If the Republicans play chicken and drive us over the fiscal "cliff" screwing the 98% in Republicans attempt to coddle the 2% those Republican districts better be made up of 51% of the 2% or their going to be dead meat.
And that math doesn't add up.
.
Not really, the sheeple will vote for them and against their own best interests....They've done it before....
Steve,
It should be noted that the opposite - gerrymandering that favors Democratic candidates happened in Illinois. They won a couple of new seats from incumbent Republicans - including at least one that was red for a pretty long time. They also benefitted in the state races as well. This practice is bad, no matter which party does it. I cannot believe that this still continues.
Did the Republicans also gerrymander the state legislative districts as well? If yes, then it will be almost improbable, if not downright impossible, to elect the Democrats as the majority party in the state legislatures. If the Democrats cannot obtain majority control of the state legislatures, then the GOP would have succeeded in making the Republican Party the permanent majority in the United States House as Karl Rove said.

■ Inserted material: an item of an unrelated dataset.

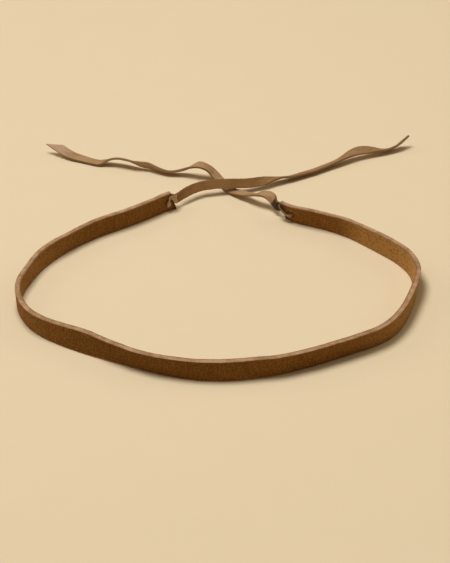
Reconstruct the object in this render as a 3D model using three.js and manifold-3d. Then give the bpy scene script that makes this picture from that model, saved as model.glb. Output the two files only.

Which in turn derives from a groundswell two years ago. The design of the Senate is to filter out swings in popular opinion; it could be argued that the 10-year redistricting cycle serves the same function.
I don't expect the defenders of gerrymandering to actually make that argument; if nothing else it's over the heads of their base. But they could.

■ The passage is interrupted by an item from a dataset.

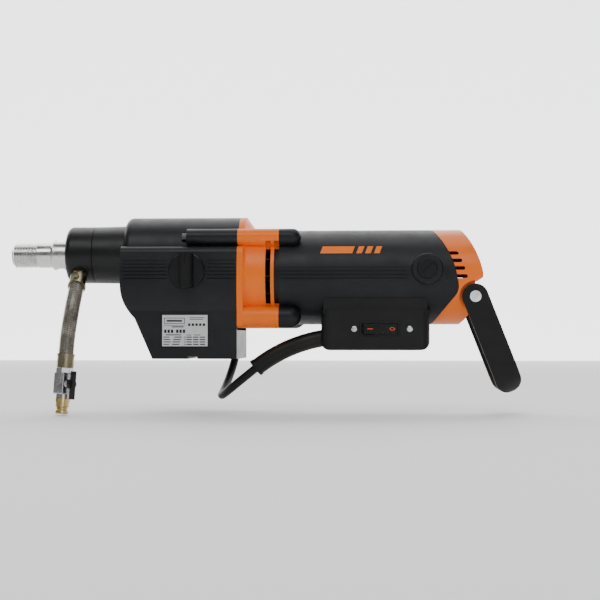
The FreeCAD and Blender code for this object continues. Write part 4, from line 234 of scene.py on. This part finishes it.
def braid():
    """Clear hose over a woven braid: two families of crossing strands round the tube."""
    f = Finish("braided hose", (0.085, 0.075, 0.055), 0.0, 0.25)
    split = f.node("ShaderNodeSeparateXYZ")
    f.link(f.node("ShaderNodeTexCoord").outputs["UV"], split.inputs[0])
    strands = []
    for way in (1, -1):
        phase = f.math("ADD", f.math("MULTIPLY", split.outputs[0], 2 * math.pi * STRANDS_ALONG),
                       f.math("MULTIPLY", split.outputs[1], way * 2 * math.pi * STRANDS_ROUND))
        strands.append(f.ramp(f.math("SINE", phase), -0.2, 1.0))
    woven = f.math("MAXIMUM", strands[0], strands[1])
    patches = f.ramp(f.noise(70, 5), 0.42, 0.62, 0.12, 0.85)
    f.tint(f.math("MULTIPLY", woven, patches), (0.42, 0.385, 0.31))
    f.tint(f.ramp(f.noise(150, 4), 0.55, 0.7, 0.0, 0.5), (0.05, 0.045, 0.035))
    f.roughness(f.noise(120, 3), 0.15, 0.36)
    f.bump(woven, 0.5, 0.0006)
    f.shader.inputs["Coat Weight"].default_value = 0.6
    f.shader.inputs["Coat Roughness"].default_value = 0.12
    return f.done()


materials["hose_braid"] = braid()
materials["ink"] = painted("plate ink", (0.02, 0.02, 0.022), 0.5, 900, 0.05)
materials["mark_orange"] = painted("mark orange", (1.0, 0.20, 0.006), 0.4, 900, 0.08)
materials["rocker_mark"] = painted("rocker mark", (0.75, 0.08, 0.01), 0.4, 900, 0.05)


def wear(obj, name):
    """Puts a finish on an object's own material slots, and leaves its mesh alone."""
    if not obj.material_slots:
        obj.data.materials.append(None)
    for entry in obj.material_slots:
        entry.link = "OBJECT"
        entry.material = materials[name]


for part in frame["record"]["subparts"]:
    wear(nodes[part["node"]], part["material_slot"])


# ---- pieces -----------------------------------------------------------------------------

def piece(name, faces, body, finish):
    """A mesh piece from lists of corners, one list for each closed plate or strip."""
    mesh = bpy.data.meshes.new(name)
    build = bmesh.new()
    for corners, depth in faces:
        outer = [build.verts.new(c) for c in corners]
        inner = [build.verts.new(Vector(c) + Vector(depth)) for c in corners]
        build.faces.new(outer)
        build.faces.new(inner[::-1])
        for index in range(len(corners)):
            after = (index + 1) % len(corners)
            build.faces.new((outer[after], outer[index], inner[index], inner[after]))
    bmesh.ops.recalc_face_normals(build, faces=build.faces)
    build.to_mesh(mesh)
    build.free()
    obj = bpy.data.objects.new(name, mesh)
    bpy.context.scene.collection.objects.link(obj)
    mesh.materials.append(materials[finish])
    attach(obj, body)
    return obj


def surface_of(node):
    mesh = nodes[node].data
    return BVHTree.FromPolygons([v.co for v in mesh.vertices], [tuple(p.vertices) for p in mesh.polygons])


def on_side(tree, x, z):
    """The point of a surface that faces -Y at this x and z."""
    return tree.ray_cast(Vector((x, -0.5, z)), Vector((0, 1, 0)))[0]


# The plate's printing: lines and boxes in place of its words.
plate_low, plate_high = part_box("rating_plate")
INK_SUNK, INK_DEPTH = 0.00005, 0.00012
ink_y = plate_low.y + INK_SUNK


def print_on_plate(x, z, width, height):
    """A box of ink, measured from the plate's upper left corner."""
    left, top = plate_low.x + x, plate_high.z - z
    corners = [(left, ink_y, top), (left + width, ink_y, top),
               (left + width, ink_y, top - height), (left, ink_y, top - height)]
    return corners, (0, -INK_DEPTH, 0)


def frame_on_plate(x, z, width, height, line):
    return [print_on_plate(x, z, width, line), print_on_plate(x, z + height - line, width, line),
            print_on_plate(x, z + line, line, height - 2 * line),
            print_on_plate(x + width - line, z + line, line, height - 2 * line)]


printing = frame_on_plate(0.0025, 0.0035, 0.026, 0.0075, 0.0007)
printing += [print_on_plate(0.0055, 0.0062, 0.0195, 0.0022)]
printing += [print_on_plate(0.0015, 0.0130, 0.0275, 0.0005), print_on_plate(0.0125, 0.0142, 0.0145, 0.0012)]
printing += [print_on_plate(0.0345 + 0.0002 * row, 0.0030 + 0.0020 * row, 0.0185 - 0.002 * row, 0.0008)
             for row in range(2)]
printing += [print_on_plate(0.0325 + 0.0046 * mark, 0.0105, 0.0030, 0.0032) for mark in range(5)]
printing += [print_on_plate(0.0025 + step, 0.0182, 0.0030, 0.0042)
             for step in (0, 0.0042, 0.0084, 0.0150, 0.0192, 0.0234)]
printing += [print_on_plate(0.0045, 0.0242, 0.0195, 0.0011)]
for row in range(4):
    row_z = 0.0270 + 0.0030 * row
    printing += [print_on_plate(0.0015, row_z, 0.0075 + 0.0009 * (row % 3), 0.0011),
                 print_on_plate(0.0150 - 0.001 * row, row_z, 0.0095, 0.0012),
                 print_on_plate(0.0280, row_z, 0.0013, 0.0015)]
    printing += [print_on_plate(0.0305 + 0.0083 * column, row_z, 0.0068, 0.0013) for column in range(3)]
printing += [print_on_plate(0.0305, 0.0245, 0.0060, 0.0009), print_on_plate(0.0400, 0.0245, 0.0080, 0.0009)]
piece("plate_printing", printing, "drill_motor", "ink")

# A plain striped mark on the motor's side, in place of the word there.
side = surface_of("motor_housing")
MARK_LOW, MARK_HIGH, LEAN = 0.1315, 0.1405, 0.35
MARK_PROUD, MARK_DEPTH = 0.00018, 0.00025
SLICES = 6
strokes = []
for start, width in ((0.1590, 0.0400), (0.2040, 0.0070), (0.2150, 0.0070), (0.2260, 0.0070)):
    for step in range(SLICES):
        z_low = MARK_LOW + (MARK_HIGH - MARK_LOW) * step / SLICES
        z_high = MARK_LOW + (MARK_HIGH - MARK_LOW) * (step + 1) / SLICES
        corners = []
        for x, z in ((start, z_low), (start + width, z_low), (start + width, z_high), (start, z_high)):
            point = on_side(side, x + (z - MARK_LOW) * LEAN, z)
            corners.append(Vector((point.x, point.y - MARK_PROUD, point.z)))
        strokes.append((corners, (0, MARK_DEPTH, 0)))
piece("side_mark", strokes, "drill_motor", "mark_orange")

# The rocker's two marks: a bar for on and a ring for off.
rocker = surface_of("switch_rocker")
ROCKER_Z = 0.0375
ROCKER_MARK_PROUD, ROCKER_MARK_DEPTH = 0.00012, 0.0002
BAR_START, BAR_END, BAR_HALF = 0.2180, 0.2250, 0.0006
RING_X, RING_HALF_WIDTH, RING_HALF_HEIGHT, RING_HOLE = 0.2488, 0.0034, 0.0021, 0.62


def on_rocker(x, z):
    point = on_side(rocker, x, z)
    return Vector((point.x, point.y - ROCKER_MARK_PROUD, point.z))


mark_depth = (0, ROCKER_MARK_DEPTH, 0)
bar_corners = ((BAR_START, -BAR_HALF), (BAR_END, -BAR_HALF), (BAR_END, BAR_HALF), (BAR_START, BAR_HALF))
bar = [([on_rocker(x, ROCKER_Z + z) for x, z in bar_corners], mark_depth)]
ring = []
SIDES = 20
for index in range(SIDES):
    one, two = (2 * math.pi * turn / SIDES for turn in (index, index + 1))
    ring.append(([on_rocker(RING_X + RING_HALF_WIDTH * reach * math.cos(angle),
                            ROCKER_Z + RING_HALF_HEIGHT * reach * math.sin(angle))
                  for angle, reach in ((one, 1.0), (two, 1.0), (two, RING_HOLE), (one, RING_HOLE))],
                 mark_depth))
piece("rocker_marks", bar + ring, "rocker", "rocker_mark")

# A dark air guide behind the outlets. The CAD has none, and without it one sees right through.
guide = []
GUIDE_Z, GUIDE_OUTER, GUIDE_INNER = 0.1034, 0.0539, 0.0528
GUIDE_START, GUIDE_END = 0.0982, 0.1073
GUIDE_SIDES = 96
for index in range(GUIDE_SIDES):
    one, two = (2 * math.pi * turn / GUIDE_SIDES for turn in (index, index + 1))
    section = ((one, GUIDE_OUTER), (two, GUIDE_OUTER), (two, GUIDE_INNER), (one, GUIDE_INNER))
    guide.append(([(GUIDE_START, reach * math.sin(angle), GUIDE_Z + reach * math.cos(angle))
                   for angle, reach in section], (GUIDE_END - GUIDE_START, 0, 0)))
piece("air_guide", guide, "drill_motor", "fan_plastic")


# ---- cords ------------------------------------------------------------------------------

def route(name, points, radius, finish):
    curve = bpy.data.curves.new(name, "CURVE")
    curve.dimensions = "3D"
    spline = curve.splines.new("NURBS")
    spline.points.add(len(points) - 1)
    for entry, point in zip(spline.points, points):
        entry.co = (*point, 1.0)
    spline.order_u = 3
    spline.use_endpoint_u = True
    spline.resolution_u = 6
    curve.bevel_depth = radius
    curve.bevel_resolution = 6
    curve.use_fill_caps = True
    obj = bpy.data.objects.new(name, curve)
    bpy.context.scene.collection.objects.link(obj)
    curve.materials.append(materials[finish])
    return obj


CABLE_DIAMETER, HOSE_DIAMETER = 0.0104, 0.019
run = [(0.076656, -0.035, -0.012106), (0.056393, -0.035, -0.028398), (0.0385, -0.0225, -0.0425),
       (0.0285, 0.0015, -0.0485), (0.028, 0.0295, -0.0445), (0.0315, 0.0545, -0.031),
       (0.037, 0.0725, -0.010), (0.042, 0.081, 0.015)]
tail = [(-0.032, 0.092, 0.1285), (-0.0475, 0.1005, 0.116), (-0.0555, 0.1105, 0.098),
        (-0.058, 0.119, 0.077), (-0.058, 0.119, 0.055)]
COIL_X, COIL_Z = -0.0085, 0.082
TURN_POINTS = 24
LANE_CHANGE = 0.45  # the last share of a turn, in which the cable moves over to its next lane
lanes = [(0.0673, 0.083), (0.0673, 0.0727), (0.0570, 0.0727), (0.0467, 0.0727),
         (0.0467, 0.083), (0.0570, 0.083), (0.0570, 0.0933), (0.0467, 0.0933)]
START_ANGLE, TURNS = -34.0, 8.35
coil = []
for step in range(int(TURNS * TURN_POINTS) + 1):
    turn = step / TURN_POINTS
    lane = min(int(turn), len(lanes) - 1)
    after = min(lane + 1, len(lanes) - 1)
    share = min(max((turn - lane - 1.0 + LANE_CHANGE) / LANE_CHANGE, 0.0), 1.0)
    radius = lanes[lane][0] + (lanes[after][0] - lanes[lane][0]) * share
    y = lanes[lane][1] + (lanes[after][1] - lanes[lane][1]) * share
    angle = math.radians(START_ANGLE + 360.0 * turn)
    coil.append((COIL_X + radius * math.cos(angle), y, COIL_Z + radius * math.sin(angle)))
cable_points = run + coil + tail
cable = route("mains_flex", cable_points, CABLE_DIAMETER / 2, "cable_rubber")
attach(cable, "drill_motor")
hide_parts("mains_cable", "cable_coil")

hose_points = [(-0.150, -0.029176, 0.103106), (-0.150, -0.0434, 0.0886), (-0.1515, -0.055, 0.070),
               (-0.154, -0.062, 0.048), (-0.1563, -0.0655, 0.028), (-0.1576, -0.0676, 0.008),
               (-0.1588, -0.0689, -0.011)]
hose = route("braided_hose", hose_points, HOSE_DIAMETER / 2, "hose_braid")
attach(hose, "drill_motor")
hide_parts("water_hose")


# ---- floor, light and camera ------------------------------------------------------------

def plain(name, colour, rough):
    material = bpy.data.materials.new(name)
    material.use_nodes = True
    material.node_tree.nodes["Principled BSDF"].inputs["Base Color"].default_value = (*colour, 1)
    material.node_tree.nodes["Principled BSDF"].inputs["Roughness"].default_value = rough
    return material


def sheet_of(name, corners, material):
    mesh = bpy.data.meshes.new(name)
    mesh.from_pydata(corners, [], [(0, 1, 2, 3)])
    mesh.materials.append(material)
    obj = bpy.data.objects.new(name, mesh)
    bpy.context.scene.collection.objects.link(obj)


FLOOR_Z = low.z - 0.001
WALL_Y = 4.0
sheet_of("floor", [(-8, -8, FLOOR_Z), (8, -8, FLOOR_Z), (8, WALL_Y, FLOOR_Z), (-8, WALL_Y, FLOOR_Z)],
         plain("floor white", (0.9, 0.9, 0.9), 0.8))
wall = plain("lit wall", (0.9, 0.9, 0.9), 0.8)
wall.node_tree.nodes["Principled BSDF"].inputs["Emission Color"].default_value = (1, 1, 1, 1)
wall.node_tree.nodes["Principled BSDF"].inputs["Emission Strength"].default_value = 2.6
sheet_of("backdrop", [(-8, WALL_Y, FLOOR_Z), (8, WALL_Y, FLOOR_Z), (8, WALL_Y, 8), (-8, WALL_Y, 8)], wall)


def softbox(name, place, target, size, power):
    data = bpy.data.lights.new(name, "AREA")
    data.shape = "RECTANGLE"
    data.size, data.size_y = size
    data.energy = power
    obj = bpy.data.objects.new(name, data)
    obj.location = place
    obj.rotation_mode = "QUATERNION"
    obj.rotation_quaternion = (Vector(target) - Vector(place)).to_track_quat("-Z", "Y")
    bpy.context.scene.collection.objects.link(obj)
    return obj


softbox("key_softbox", (-0.2, -1.6, 1.7), (0.08, 0, 0.08), (1.8, 0.9), 19)
softbox("top_softbox", (0.2, 0.2, 1.9), (0.08, 0, 0.08), (2.4, 0.8), 15)
softbox("front_fill", (0.9, -2.6, 0.4), (0.08, 0, 0.08), (1.2, 1.0), 6)

world = bpy.data.worlds.new("studio")
world.use_nodes = True
world.node_tree.nodes["Background"].inputs["Color"].default_value = (1, 1, 1, 1)
world.node_tree.nodes["Background"].inputs["Strength"].default_value = 0.16
bpy.context.scene.world = world

lens = bpy.data.cameras.new("camera")
lens.lens = 91.6
lens.sensor_width = 36
lens.shift_y = 0.058
lens.clip_end = 200
camera = bpy.data.objects.new("camera", lens)
camera.location = (0.260, -1.950, 0.0302)
camera.rotation_euler = (math.radians(90), 0, math.radians(3.8))
bpy.context.scene.collection.objects.link(camera)
bpy.context.scene.camera = camera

Of course the Republicans gerrymandered their way into the majority. What else are they to do?
1) They can't recruit electable presidential candidates (remember the primary debates?), and ...
2) come 2016 the GOP will have 24 senators up for reelection during a presidential year where Hillary Clinton will trounce whatever wacko the tea party forces on the GOP. (24 is more than half of the current GOP population in the Senate.)
The bitter truth is that gerrymandering the House is the only hope for GOP relevancy for the foreseeable future.
What else is a party terrified of their own base to do?
The only problem is the Democratic Party has anothe 20 something of 33 seats up in the 2014 Midterms, and most of the Republican seats in the 2016 race are deep red state seats. Super Majority status for the Democratic Party in the Senate is still likely a long way off.
If you keep using facts in your arguments, you will never convince the Republicans that the electorate really agrees with them.
Gerrymandering is an age old problem that BOTH parties use to increase their power. Until congressional districts are drawn along county lines based on population numbers, it will always be a problem.
just saying...
The people spoke the loudest and clearest that they have spoken in 80 years, when they, quite literally, cleaned house, and tossed dozens of incumbent Democrats out of the House in 2010. These are once-in-a-lifetime events that have real meaning.
The results of the most personal federal elections the country undertakes every 2 years (elections of the House of Representatives) changed little from 2 years ago. Quite obviously, this IS what the 435 individual congressional districts continue to want in 2012.
To claim any prejudice from redistricting just brings more attention to, and underscores, the fact that about 2/3 of the governorships in this country are now Republican-held and that the legislatures are moving in that direction, as well. On the most local governance level, the country seems to want more conservative leadership. This may be due to the fact that citizens are beginning to realize that their city and state governments may go bankrupt, unable to pay out city/state pensions (Illinois and California come to mind) and that only Republicans offer a way out.
On the federal level, voters realize that the U.S. doesn't have to balance its budget like states do, and that the federal government just needs to crank up the printing presses when it needs more money, leading to inflation (the states can't do this). This leads voters to vote for the candidate that hands out the most candy....Obama, most recently.
This needs to be stopped. The creeps who represent themselves have rigged it to insure they will always be a problem. Correct the gerrymandering and send the adult children home.
legal or "legitimate" is not the same thing a ethical.
Do we know what the House would look like if it reflected the popular vote?
This graph needs to be spread far and wide in all the blogs that quote this bit about winning the House means that there is a republican mandate.
Dems should work harder in red states. Most districts have at least 38% willing to vote against the GOP, some even more. If you can close that gap in enough states they can win. On a state popular vote level without this bogus redistricting - they would have.